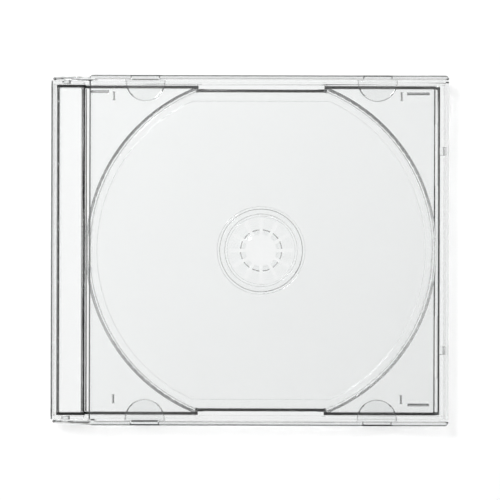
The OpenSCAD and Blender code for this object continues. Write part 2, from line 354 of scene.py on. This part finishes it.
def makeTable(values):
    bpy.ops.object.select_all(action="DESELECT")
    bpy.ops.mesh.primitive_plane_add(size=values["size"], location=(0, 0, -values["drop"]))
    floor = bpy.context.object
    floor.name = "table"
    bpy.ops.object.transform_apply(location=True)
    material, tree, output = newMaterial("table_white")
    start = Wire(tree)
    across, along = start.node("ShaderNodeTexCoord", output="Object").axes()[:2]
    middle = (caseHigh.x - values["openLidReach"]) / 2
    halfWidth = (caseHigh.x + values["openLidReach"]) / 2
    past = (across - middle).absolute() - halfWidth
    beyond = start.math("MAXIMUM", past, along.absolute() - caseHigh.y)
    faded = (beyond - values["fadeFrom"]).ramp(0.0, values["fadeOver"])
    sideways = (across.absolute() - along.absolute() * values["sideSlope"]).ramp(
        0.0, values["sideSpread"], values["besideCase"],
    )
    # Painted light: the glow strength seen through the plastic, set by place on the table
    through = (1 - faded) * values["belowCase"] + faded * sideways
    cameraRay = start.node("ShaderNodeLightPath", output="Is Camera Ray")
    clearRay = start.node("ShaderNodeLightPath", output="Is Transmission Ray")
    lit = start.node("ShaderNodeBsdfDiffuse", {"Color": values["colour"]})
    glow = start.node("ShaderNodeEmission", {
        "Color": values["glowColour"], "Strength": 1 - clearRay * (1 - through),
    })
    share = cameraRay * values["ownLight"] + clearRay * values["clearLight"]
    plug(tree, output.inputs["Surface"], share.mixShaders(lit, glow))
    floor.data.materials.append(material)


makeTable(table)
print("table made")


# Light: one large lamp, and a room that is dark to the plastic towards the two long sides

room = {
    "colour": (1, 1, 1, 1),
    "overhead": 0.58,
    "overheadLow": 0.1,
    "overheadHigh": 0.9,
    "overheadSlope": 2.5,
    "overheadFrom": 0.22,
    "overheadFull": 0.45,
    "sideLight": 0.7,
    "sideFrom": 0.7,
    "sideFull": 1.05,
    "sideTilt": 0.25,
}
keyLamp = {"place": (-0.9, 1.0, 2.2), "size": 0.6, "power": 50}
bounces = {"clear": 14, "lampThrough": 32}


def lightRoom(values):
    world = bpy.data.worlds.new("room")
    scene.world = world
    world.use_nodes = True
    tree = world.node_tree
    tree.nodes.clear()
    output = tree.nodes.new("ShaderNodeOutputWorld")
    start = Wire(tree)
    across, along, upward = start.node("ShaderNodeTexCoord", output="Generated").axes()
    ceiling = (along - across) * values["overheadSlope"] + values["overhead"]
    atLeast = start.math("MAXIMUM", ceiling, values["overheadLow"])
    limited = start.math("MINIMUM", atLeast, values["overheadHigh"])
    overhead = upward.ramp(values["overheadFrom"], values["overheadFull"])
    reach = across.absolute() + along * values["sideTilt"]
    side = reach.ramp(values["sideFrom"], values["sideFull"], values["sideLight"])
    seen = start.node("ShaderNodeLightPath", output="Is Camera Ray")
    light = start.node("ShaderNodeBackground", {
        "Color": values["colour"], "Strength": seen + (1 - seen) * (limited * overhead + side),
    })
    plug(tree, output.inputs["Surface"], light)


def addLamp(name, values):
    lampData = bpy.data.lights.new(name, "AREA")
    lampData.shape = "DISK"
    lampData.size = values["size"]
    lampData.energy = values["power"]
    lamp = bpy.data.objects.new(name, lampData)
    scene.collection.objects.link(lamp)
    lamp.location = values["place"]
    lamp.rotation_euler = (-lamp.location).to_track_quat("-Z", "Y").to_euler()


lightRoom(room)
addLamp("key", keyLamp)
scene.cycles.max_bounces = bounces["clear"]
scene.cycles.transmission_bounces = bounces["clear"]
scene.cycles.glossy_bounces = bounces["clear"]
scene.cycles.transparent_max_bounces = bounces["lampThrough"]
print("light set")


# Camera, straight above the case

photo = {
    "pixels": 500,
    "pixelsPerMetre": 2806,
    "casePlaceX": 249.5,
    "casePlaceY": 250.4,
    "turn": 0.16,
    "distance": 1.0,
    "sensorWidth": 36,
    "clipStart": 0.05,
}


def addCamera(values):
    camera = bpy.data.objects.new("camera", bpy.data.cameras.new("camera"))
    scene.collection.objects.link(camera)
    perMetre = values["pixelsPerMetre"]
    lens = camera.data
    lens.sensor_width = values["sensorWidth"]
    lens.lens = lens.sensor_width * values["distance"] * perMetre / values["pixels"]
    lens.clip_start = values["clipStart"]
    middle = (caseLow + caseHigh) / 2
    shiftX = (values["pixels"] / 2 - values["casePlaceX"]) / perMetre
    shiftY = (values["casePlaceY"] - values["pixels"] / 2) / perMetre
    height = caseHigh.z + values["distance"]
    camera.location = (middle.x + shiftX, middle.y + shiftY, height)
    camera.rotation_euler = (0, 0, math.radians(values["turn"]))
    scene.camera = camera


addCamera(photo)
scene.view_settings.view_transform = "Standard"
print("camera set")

_Task to carry out_
Repeat the listing above without any change.

_Expected answer_
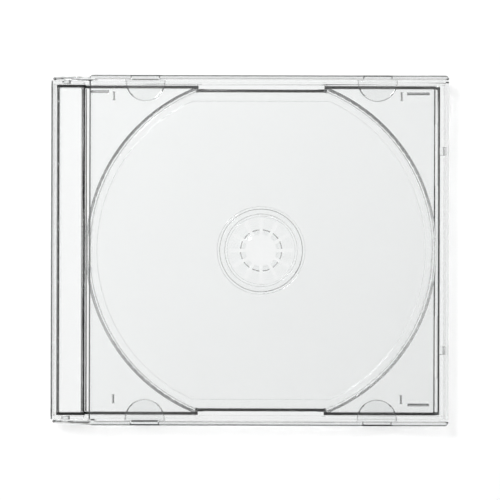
The OpenSCAD and Blender code for this object continues. Write part 2, from line 354 of scene.py on. This part finishes it.
def makeTable(values):
    bpy.ops.object.select_all(action="DESELECT")
    bpy.ops.mesh.primitive_plane_add(size=values["size"], location=(0, 0, -values["drop"]))
    floor = bpy.context.object
    floor.name = "table"
    bpy.ops.object.transform_apply(location=True)
    material, tree, output = newMaterial("table_white")
    start = Wire(tree)
    across, along = start.node("ShaderNodeTexCoord", output="Object").axes()[:2]
    middle = (caseHigh.x - values["openLidReach"]) / 2
    halfWidth = (caseHigh.x + values["openLidReach"]) / 2
    past = (across - middle).absolute() - halfWidth
    beyond = start.math("MAXIMUM", past, along.absolute() - caseHigh.y)
    faded = (beyond - values["fadeFrom"]).ramp(0.0, values["fadeOver"])
    sideways = (across.absolute() - along.absolute() * values["sideSlope"]).ramp(
        0.0, values["sideSpread"], values["besideCase"],
    )
    # Painted light: the glow strength seen through the plastic, set by place on the table
    through = (1 - faded) * values["belowCase"] + faded * sideways
    cameraRay = start.node("ShaderNodeLightPath", output="Is Camera Ray")
    clearRay = start.node("ShaderNodeLightPath", output="Is Transmission Ray")
    lit = start.node("ShaderNodeBsdfDiffuse", {"Color": values["colour"]})
    glow = start.node("ShaderNodeEmission", {
        "Color": values["glowColour"], "Strength": 1 - clearRay * (1 - through),
    })
    share = cameraRay * values["ownLight"] + clearRay * values["clearLight"]
    plug(tree, output.inputs["Surface"], share.mixShaders(lit, glow))
    floor.data.materials.append(material)


makeTable(table)
print("table made")


# Light: one large lamp, and a room that is dark to the plastic towards the two long sides

room = {
    "colour": (1, 1, 1, 1),
    "overhead": 0.58,
    "overheadLow": 0.1,
    "overheadHigh": 0.9,
    "overheadSlope": 2.5,
    "overheadFrom": 0.22,
    "overheadFull": 0.45,
    "sideLight": 0.7,
    "sideFrom": 0.7,
    "sideFull": 1.05,
    "sideTilt": 0.25,
}
keyLamp = {"place": (-0.9, 1.0, 2.2), "size": 0.6, "power": 50}
bounces = {"clear": 14, "lampThrough": 32}


def lightRoom(values):
    world = bpy.data.worlds.new("room")
    scene.world = world
    world.use_nodes = True
    tree = world.node_tree
    tree.nodes.clear()
    output = tree.nodes.new("ShaderNodeOutputWorld")
    start = Wire(tree)
    across, along, upward = start.node("ShaderNodeTexCoord", output="Generated").axes()
    ceiling = (along - across) * values["overheadSlope"] + values["overhead"]
    atLeast = start.math("MAXIMUM", ceiling, values["overheadLow"])
    limited = start.math("MINIMUM", atLeast, values["overheadHigh"])
    overhead = upward.ramp(values["overheadFrom"], values["overheadFull"])
    reach = across.absolute() + along * values["sideTilt"]
    side = reach.ramp(values["sideFrom"], values["sideFull"], values["sideLight"])
    seen = start.node("ShaderNodeLightPath", output="Is Camera Ray")
    light = start.node("ShaderNodeBackground", {
        "Color": values["colour"], "Strength": seen + (1 - seen) * (limited * overhead + side),
    })
    plug(tree, output.inputs["Surface"], light)


def addLamp(name, values):
    lampData = bpy.data.lights.new(name, "AREA")
    lampData.shape = "DISK"
    lampData.size = values["size"]
    lampData.energy = values["power"]
    lamp = bpy.data.objects.new(name, lampData)
    scene.collection.objects.link(lamp)
    lamp.location = values["place"]
    lamp.rotation_euler = (-lamp.location).to_track_quat("-Z", "Y").to_euler()


lightRoom(room)
addLamp("key", keyLamp)
scene.cycles.max_bounces = bounces["clear"]
scene.cycles.transmission_bounces = bounces["clear"]
scene.cycles.glossy_bounces = bounces["clear"]
scene.cycles.transparent_max_bounces = bounces["lampThrough"]
print("light set")


# Camera, straight above the case

photo = {
    "pixels": 500,
    "pixelsPerMetre": 2806,
    "casePlaceX": 249.5,
    "casePlaceY": 250.4,
    "turn": 0.16,
    "distance": 1.0,
    "sensorWidth": 36,
    "clipStart": 0.05,
}


def addCamera(values):
    camera = bpy.data.objects.new("camera", bpy.data.cameras.new("camera"))
    scene.collection.objects.link(camera)
    perMetre = values["pixelsPerMetre"]
    lens = camera.data
    lens.sensor_width = values["sensorWidth"]
    lens.lens = lens.sensor_width * values["distance"] * perMetre / values["pixels"]
    lens.clip_start = values["clipStart"]
    middle = (caseLow + caseHigh) / 2
    shiftX = (values["pixels"] / 2 - values["casePlaceX"]) / perMetre
    shiftY = (values["casePlaceY"] - values["pixels"] / 2) / perMetre
    height = caseHigh.z + values["distance"]
    camera.location = (middle.x + shiftX, middle.y + shiftY, height)
    camera.rotation_euler = (0, 0, math.radians(values["turn"]))
    scene.camera = camera


addCamera(photo)
scene.view_settings.view_transform = "Standard"
print("camera set")